In this case we find an instrument played with a bow in northern Europe, far one side the course of Asiatic commerce, at a time when there was no such instrument elsewhere in the world but in India. Whence came the crwth? The rebec was not known in Arabia until nearly two centuries after we find the crwth mentioned by Venance Fortunatus. We have seen that the Sanskrit had four words meaning bow, a fact affording presumptive evidence of the knowledge of this mode of exciting vibrations, while the Sanskrit was still a spoken language. It is possible that the bow was a discovery of the Aryans in their early days, ere yet the family had begun to separate. The crwth may have been a survival of this primitive discovery, still cherished among a people not able to employ it intelligently, and not able to develop its powers. For while the crwth was in Europe two centuries before the violin, the improvement of this instrument was due to stimulation from quite another quarter.

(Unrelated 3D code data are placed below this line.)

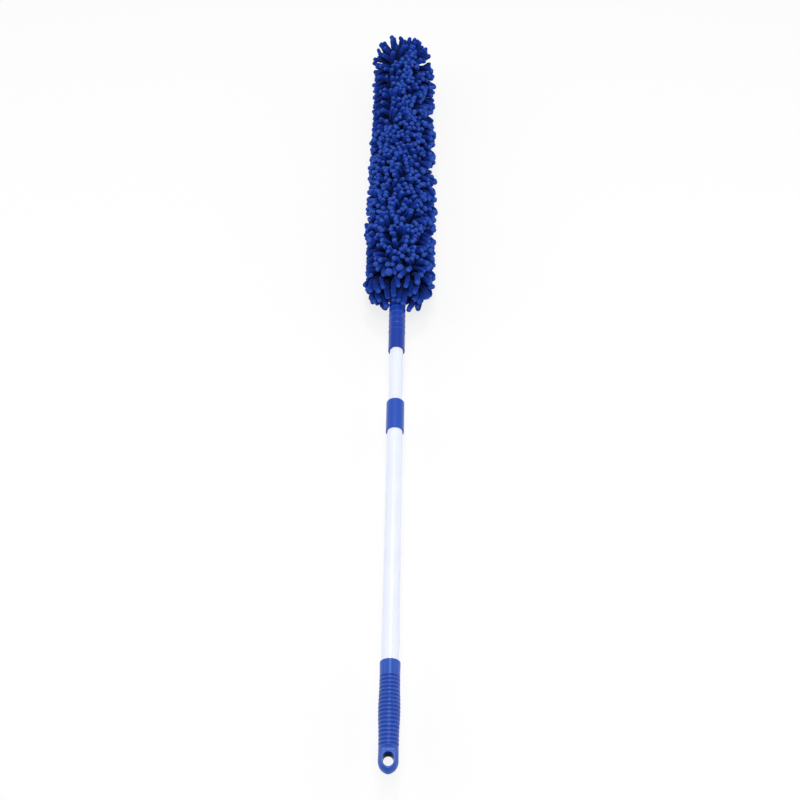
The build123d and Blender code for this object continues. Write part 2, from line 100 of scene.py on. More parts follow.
CLOTH_RADIUS = FOAM_RADIUS + 1.2  # outside of the sleeve's base cloth
CLOTH_THICKNESS = 0.8
DOME_CENTRE = FOAM_END - FOAM_RADIUS + 1.0  # of the rounded tip, a little past the foam's own
CLOTH_OUTLINE = (  # station and radius: gathered at the mouth, then straight over the foam
    (CUFF_START, CUFF_OUTER + 0.9),
    (CUFF_END, CUFF_OUTER + 1.2),
    (CUFF_END + 5, CLOTH_RADIUS - 2.2),
    (CUFF_END + 11, CLOTH_RADIUS),
)
CLOTH_START = CUFF_END - 4.0  # a little inside the cuff
CLOTH_END = DOME_CENTRE + CLOTH_RADIUS * 0.9995  # just short of closing on the axis
SEAM = 123.0  # where the sleeve's seam runs, in degrees

# ---------------------------------------------------------------- node materials


class Nodes:
    """A short way to write one material's node tree. Lengths in it are in metres, as in Blender."""

    def __init__(self, name):
        self.material = bpy.data.materials.new(name)
        self.material.use_nodes = True
        self.tree = self.material.node_tree
        self.tree.nodes.clear()
        self.out = self.tree.nodes.new("ShaderNodeOutputMaterial")

    def add(self, kind, links=None, **settings):
        """A node; links fills its sockets, each from another node's socket or a plain value."""
        node = self.tree.nodes.new("ShaderNode" + kind)
        for key, value in settings.items():
            setattr(node, key, value)
        for key, value in (links or {}).items():
            if isinstance(value, bpy.types.NodeSocket):
                self.tree.links.new(value, node.inputs[key])
            else:
                node.inputs[key].default_value = value
        return node

    def here(self):
        """The object's own coordinates."""
        return self.add("TexCoord").outputs["Object"]

    def ramp(self, fac, stops):
        node = self.add("ValToRGB", {"Fac": fac})
        elements = node.color_ramp.elements
        while len(elements) < len(stops):
            elements.new(0.5)
        for element, (at, colour) in zip(elements, stops):
            element.position, element.color = at, (*colour, 1)
        return node.outputs["Color"]

    def noise(self, scale, detail=2.0, rough=0.5):
        links = {"Vector": self.here(), "Scale": scale, "Detail": detail, "Roughness": rough}
        return self.add("TexNoise", links).outputs["Fac"]

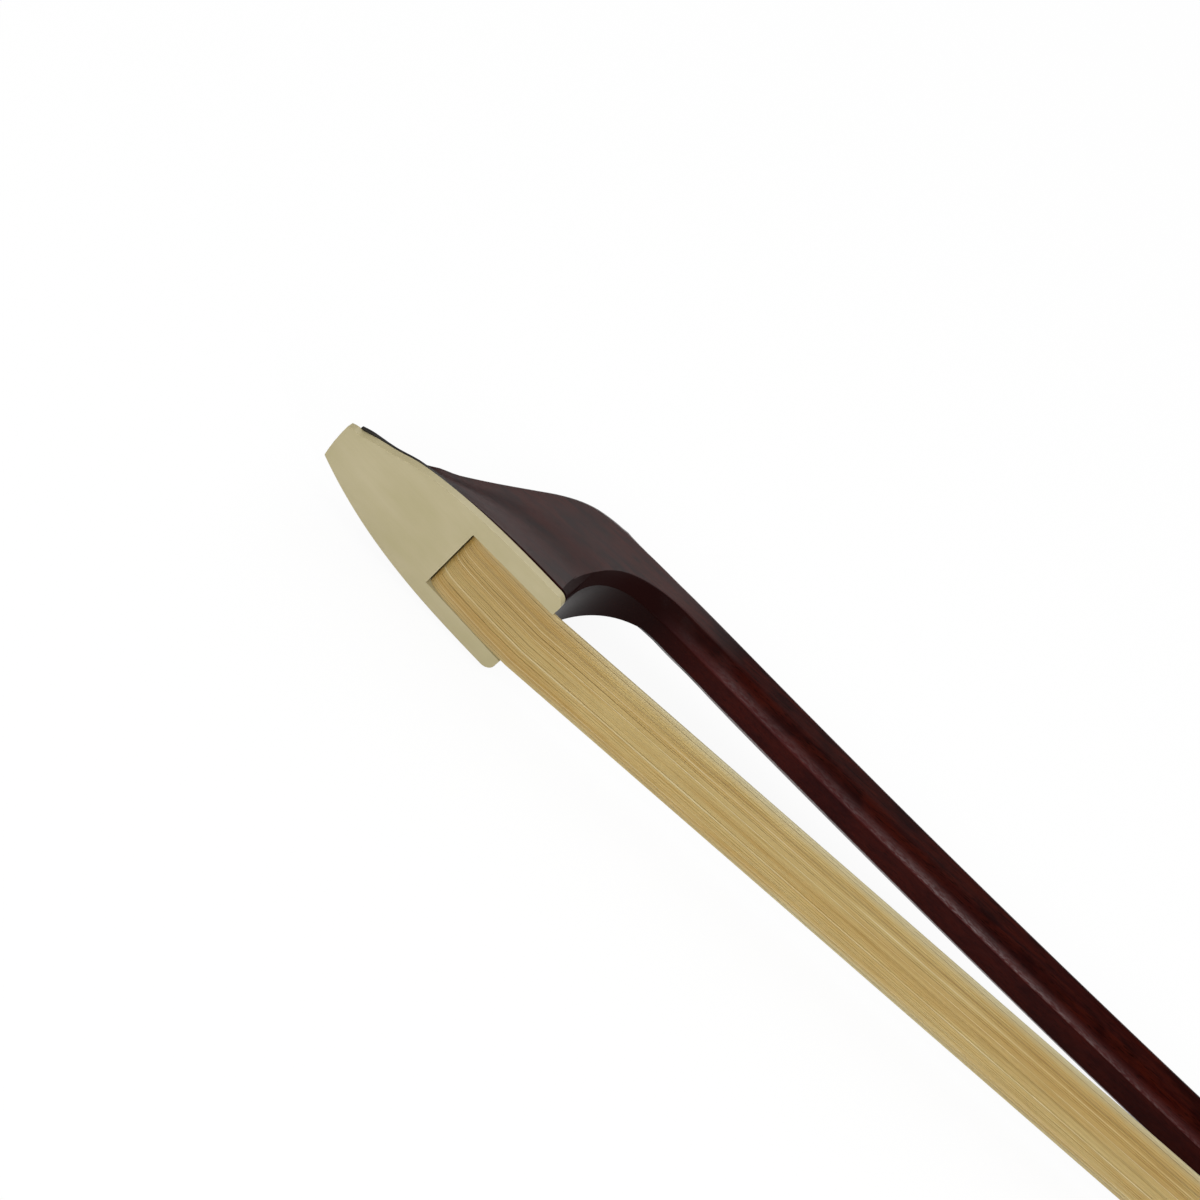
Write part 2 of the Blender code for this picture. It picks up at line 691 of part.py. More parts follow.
inner = octagon(STICK_HANDLE_R + GAP, ARRIS)
outer = octagon(STICK_HANDLE_R + GAP + LEATHER_T, ARRIS * 1.8)
leather_h = h_at(LEATHER_X)
thumb_leather = outlined("thumb_leather", [outer, inner], -leather_h - LEATHER_LENGTH, -leather_h, leather)
place(thumb_leather, HANDLE @ ACROSS)


def octagon_reach(angle, apothem):
    """Radius of the octagon's outline in one direction, softened at its corners."""
    off = (angle + math.pi / 8) % (math.pi / 4) - math.pi / 8
    return min(apothem / math.cos(off), apothem / math.cos(math.pi / 8) - 0.00012)


bm = bmesh.new()
low = STICK_HANDLE_R + GAP
profile = [bm.verts.new((h, r, 0.0)) for h, r in
           ((0, low), (0, low + STRIP_T), (STRIP_W, low + STRIP_T), (STRIP_W, low))]
strip_end = bm.faces.new(profile)
bmesh.ops.spin(bm, geom=bm.verts[:] + bm.edges[:] + [strip_end], angle=math.tau * WINDING_TURNS,
               steps=LOOP_POINTS * WINDING_TURNS, axis=(1, 0, 0), cent=(0, 0, 0),
               dvec=(WINDING_PITCH / LOOP_POINTS, 0, 0), use_duplicate=False)
for vert in bm.verts:
    angle = math.atan2(vert.co.z, vert.co.y)
    reach = math.hypot(vert.co.y, vert.co.z)
    wanted = octagon_reach(angle, low) + reach - low
    vert.co.y *= wanted / reach
    vert.co.z *= wanted / reach
winding = link(from_bmesh("winding", bm), whalebone)
place(winding, HANDLE @ Matrix.Translation((h_at(WINDING_X), 0, 0)))
turns = np.array([vert.co[:] for vert in winding.data.vertices])
order = np.arctan2(turns[:, 2], turns[:, 1])
least = 1.0
for k in range(LOOP_POINTS):
    near = np.abs(np.angle(np.exp(1j * (order - math.tau * k / LOOP_POINTS)))) < 0.02
    line = np.sort(turns[near, 0])
    steps = np.diff(line)
    least = min(least, float(steps[(steps > 1e-6) & (steps < STRIP_W * 0.9)].min()))
print("winding: least gap between turns %.2f mm" % (least * 1000))


# Frog

def arc(cx, cy, r, start, end, count):
    turns = [math.radians(angle) for angle in np.linspace(start, end, count)]
    return [(cx + r * math.cos(turn), cy + r * math.sin(turn)) for turn in turns]


X0 = HAIR_FREE
BACK = X0 + FROG_LENGTH
FOOT = BACK - HEEL_FOOT
BLOCK_FRONT = X0 + FERRULE_LENGTH + GAP
SEAT = STICK_HANDLE_R + GAP + UNDERSLIDE_T + GAP
LAND = OCT * SEAT - SEAT_LAND


def seat_top(x):
    return axis_y(x) - LAND


heel_y = FROG_BOTTOM + HEEL_TOP
back_top = BACK - HEEL_CURVE
beak_x = X0 - BEAK
beak_low = axis_y(beak_x) - SEAT - BEAK_T
throat_y = FROG_BOTTOM + FERRULE_H + GAP + THROAT_R * 0.82
throat_x = BLOCK_FRONT - 0.0008
throat = arc(throat_x, throat_y, beak_low - throat_y + 0.0002, 92, -58, 9)
heel = [(BACK, heel_y), (BACK - 0.0003, heel_y + 0.0014), (BACK - 0.0011, heel_y + 0.0030),
        (BACK - 0.0022, heel_y + 0.0048), (BACK - 0.0031, heel_y + 0.0070), (back_top, heel_y + 0.0095)]
over_plate = FROG_BOTTOM + HEEL_T + GAP
block_loop = ([(BLOCK_FRONT, FROG_BOTTOM), (FOOT - GAP, FROG_BOTTOM), (FOOT - GAP, over_plate),
               (BACK - HEEL_T - GAP, over_plate), (BACK - HEEL_T - GAP, heel_y - HEEL_LIP),
               (BACK, heel_y - HEEL_LIP)] + heel
              + [(back_top, seat_top(back_top)), (beak_x, seat_top(beak_x)), (beak_x, beak_low)]
              + throat + [(BLOCK_FRONT, FROG_BOTTOM + FERRULE_H + GAP)])
frog_block = outlined("frog_block", [block_loop], -FROG_HALF, FROG_HALF, ebony)


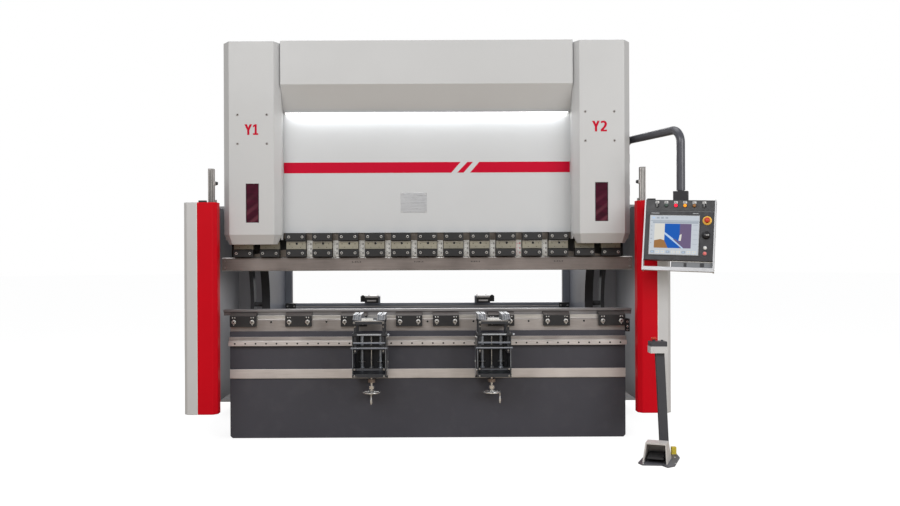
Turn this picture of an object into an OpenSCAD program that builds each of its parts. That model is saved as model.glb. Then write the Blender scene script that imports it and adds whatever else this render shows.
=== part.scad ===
// Hydraulic press brake for sheet metal, 3 m class, standing on a level floor.
// Frame: +X to the operator's right, +Y to the back, +Z up, in millimetres.
// The origin is on the floor, at mid length, in the plane of the bending tools.

/* [Bed and tools] */
// Length of the bed and of the ram plate
bed_len = 3050; // [2950:10:3100]
// Thickness of the bed, front to back
bed_t = 180; // [160:10:200]
// Height of the bed's top face over the floor
bed_h = 822; // [815:1:825]
// Height of the die's top face over the floor
die_top = 989; // [985:1:992]
// Length of the die and of its holder
die_len = 3170; // [3100:10:3180]
// Length of the steel beam under the ram
beam_len = 3190; // [3100:10:3200]
// Width of the V groove in the die
v_w = 24; // [10:1:40]

/* [Ram] */
// Thickness of the ram plate
ram_t = 70; // [60:5:80]
// Lower edge of the ram plate over the floor, ram up
ram_low = 1582; // [1580:1:1590]
// Top edge of the ram plate, ram up
ram_top = 2800; // [2700:10:2850]
// Distance between two tool clamps
clamp_pitch = 203.2; // [200:0.1:204]
// Width of one tool clamp
clamp_w = 151; // [120:1:160]

/* [Side frames] */
// Inner face of each side frame, from the middle
frame_in = 1307; // [1300:1:1310]
// Thickness of each side frame
frame_t = 69; // [50:1:70]
// Radius of the throat
throat_r = 560; // [540:5:570]
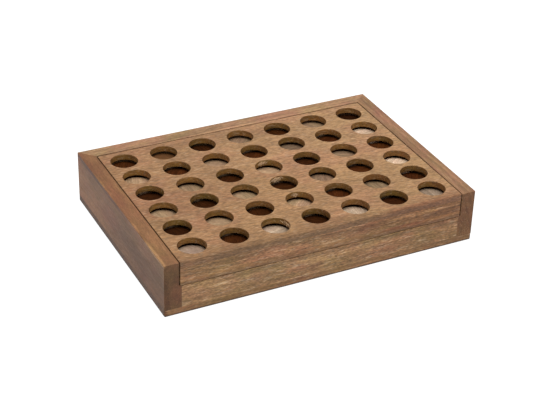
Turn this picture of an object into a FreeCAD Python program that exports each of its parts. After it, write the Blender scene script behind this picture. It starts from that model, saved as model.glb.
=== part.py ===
import FreeCAD, Part
import Sketcher

import os

# A wooden four-in-a-row game, closed up for storage and lying flat.
#
# An open-fronted tray (base panel, two side rails, a back rail and a low front
# rail) carries the playing rack. The rack is two bored panels held apart by
# strips that make one channel for each column of discs. It lies on a ledge that
# runs round the inside of the rails, with its closed bottom edge flush with the
# front of the tray and its open edge, where the discs go in, against the back
# rail. The discs fill the channels, light and dark by turns.
#
# Millimetres. +Z is up, X runs along the long side, -Y is the low front. The
# origin is the middle of the tray's underside.

# Driving sizes. Everything else is worked out from these.
sizes = {
    "columns": 7,
    "rows": 6,
    # one disc, and the room that it has along, across and through its channel
    "disc_diameter": 30.3,
    "disc_thickness": 7.8,
    "stack_play": 0.6,
    "side_play": 0.9,
    "depth_play": 3.2,
    # the rack's two panels and the strips between them
    "panel_thickness": 6.0,
    "sight_hole": 25.0,
    "divider_width": 7.6,
    "divider_taper": 6.0,
    "divider_tip": 5.0,
    "end_strip_width": 3.7,
    "bottom_strip_width": 4.6,
    "open_lip": 1.6,
    "rack_corner": 1.0,
    "rack_edge": 0.5,
    # the tray
    "rail_thickness": 15.7,
    "front_rail_thickness": 16.0,
    "front_rail_gap": 0.5,
    "ledge_width": 2.3,
    "rack_side_gap": 0.9,
    "rack_back_gap": 1.4,
    "compartment_depth": 21.5,
    "base_thickness": 6.5,
    "base_round": 1.1,
    "base_corner": 1.2,
    "corner_round": 0.5,
    "mitre_cut": 0.8,
    "outer_round": 0.5,
    "inner_round": 0.4,
}

# Sizes that follow, in the order in which they depend on each other.
following = {
    "row_pitch": "disc_diameter + stack_play",
    "channel_width": "disc_diameter + side_play",
    "channel_depth": "disc_thickness + depth_play",
    "column_pitch": "channel_width + divider_width",
    "channel_length": "rows * row_pitch + open_lip",
    "rack_length": "columns * column_pitch - divider_width + 2 * end_strip_width",
    "rack_width": "bottom_strip_width + channel_length",
    "rack_thickness": "2 * panel_thickness + channel_depth",
    "first_column": "end_strip_width + channel_width / 2",
    "first_row": "bottom_strip_width + row_pitch / 2",
    "rail_top": "rail_thickness - ledge_width",
    "box_length": "rack_length + 2 * rack_side_gap + 2 * rail_top",
    "box_width": "rack_width + rack_back_gap + rail_top",
    "rail_height": "compartment_depth + rack_thickness",
    "ledge_height": "base_thickness + compartment_depth",
    "front_rail_height": "compartment_depth - front_rail_gap",
    "left": "-box_length / 2",
    "front": "-box_width / 2",
    "rack_left": "-rack_length / 2",
    "channel_floor": "ledge_height + panel_thickness",
    "channel_roof": "channel_floor + channel_depth",
}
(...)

It was the Arab rebec that afforded the starting point for the modern violin, and this instrument was not known in Europe until it came in by way of the crusaders or the Spanish Arabs.

Another popular instrument of music in all parts of Britain from the earliest of modern times, was the bagpipe, a reed instrument generally of imperfect intonation, the melody pipe being accompanied by a faithful drone, consisting of the tonic and its octave, and occasionally the fifth. It was the witty Sidney Smith who described the effect as that of a "tune tied to a post." This instrument was common in all parts of Britain until driven out by better ones. It still survives in Scotland. Its influence is distinctly to be traced in the Scotch melodies founded upon the pentatonic scale, of which the following is a specimen:

[Music illustration: SCOTCH MELODY (IN THE PENTATONIC SCALE).

The law-land lads think they are fine: But O they're vain and wondrou' gawdy! How much unlike that grace-fu' mien, And man-ly looks of no High-land Lad-die! O my bon-ny, ben-ny High-land Lad-die, O my hand-some High-land lad-die! when I was sick, and like to die, he row'd me in his high-land plai-die.]